Sea surface temperatures have been exceptionally high for this time of year, with the average January temperature this year 0.66 degrees above average (and the second highest ever recorded for all months, just 0.01 degrees below the record, set in August 2023).

Some relief might come as the El Nino event – which has driven much of the warm weather – begins to weaken over coming months.

While some global weather agencies indicate that La Nina may return this year, it will be some time before they can definitively say.

Australia’s models don’t yet indicate the La Nina.

At the bottom of the world

The high temperatures have led to a dramatic loss of sea ice in Antarctica, where record low coverage was recorded last year. While some has bounced back, it remains very low.
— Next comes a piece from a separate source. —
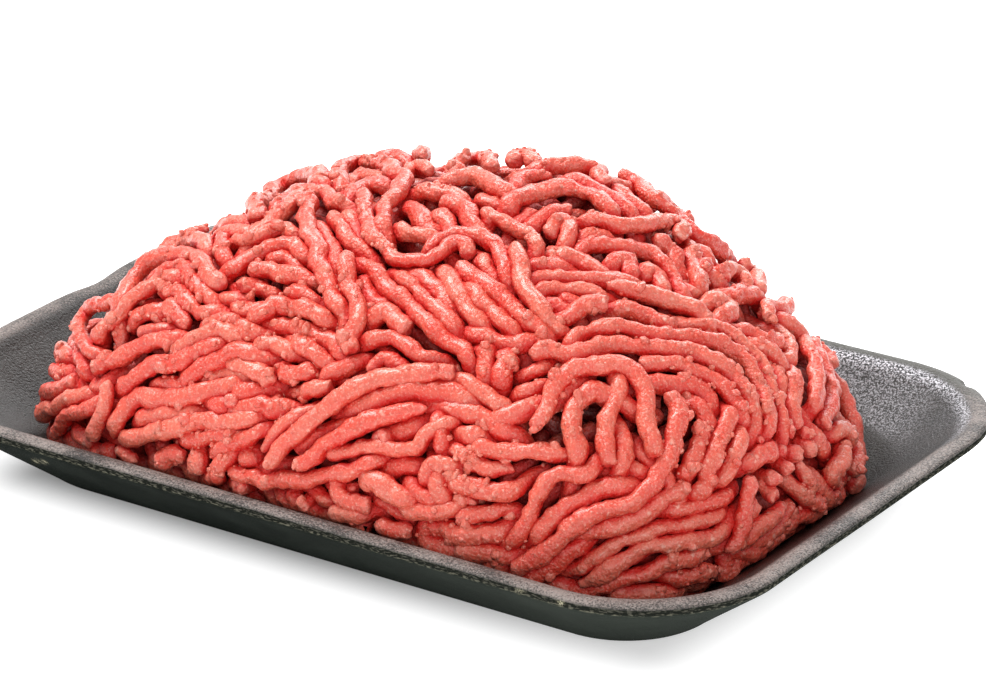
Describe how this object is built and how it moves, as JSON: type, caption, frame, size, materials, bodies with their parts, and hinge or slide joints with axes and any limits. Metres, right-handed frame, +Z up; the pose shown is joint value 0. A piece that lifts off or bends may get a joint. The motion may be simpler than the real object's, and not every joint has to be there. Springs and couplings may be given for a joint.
{
  "type": "meat tray pack",
  "caption": "Open rectangular foam food tray with rounded corners and sloping walls, heaped with raw minced meat in fine strands.",
  "frame": {"origin": "middle of the tray's footprint, on the surface that it stands on", "axes": "+X along the tray's long side, +Y towards its far long side, +Z up"},
  "size_m": [0.21, 0.143, 0.0736],
  "materials": {
    "tray_foam": "dark foam skin, finely speckled, slightly shiny",
    "raw_mince": "raw lean meat, moist, finely grainy, with pale flecks of fat"
  },
  "bodies": {
    "root": {"foam_tray": "tray_foam", "mince_heap": "raw_mince"}
  },
  "joints": []
}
At the start of this year, there was 6.37 million square kilometres of sea ice – that is the sixth lowest in the satellite record for January 1.

As the summer continued, there was a rapid decline in daily extent led to it ending the month at 2.58 million square kilometres, which is tied second-lowest coverage with 2017.

According to Hare, the heat records being seen fall only into the worst-case scenario models created by scientists to predict the impact of climate change, and it is not yet clear what is causing the temperature.

He believes the El Nino is having marginal impact, and increased moisture thrown in the atmosphere by the Hunga Tonga–Hunga Haʻapai volcano eruption in 2022 may also be contributing.

Aside from that, Hare says, it is the world’s collective failure to put itself on a pathway to meet Paris climate targets that is the most likely cause.

The coming decades will be hotter, but if that pathway is reached fast, temperatures will plateau and then fall. “I find it very, very worrying,” Hare says.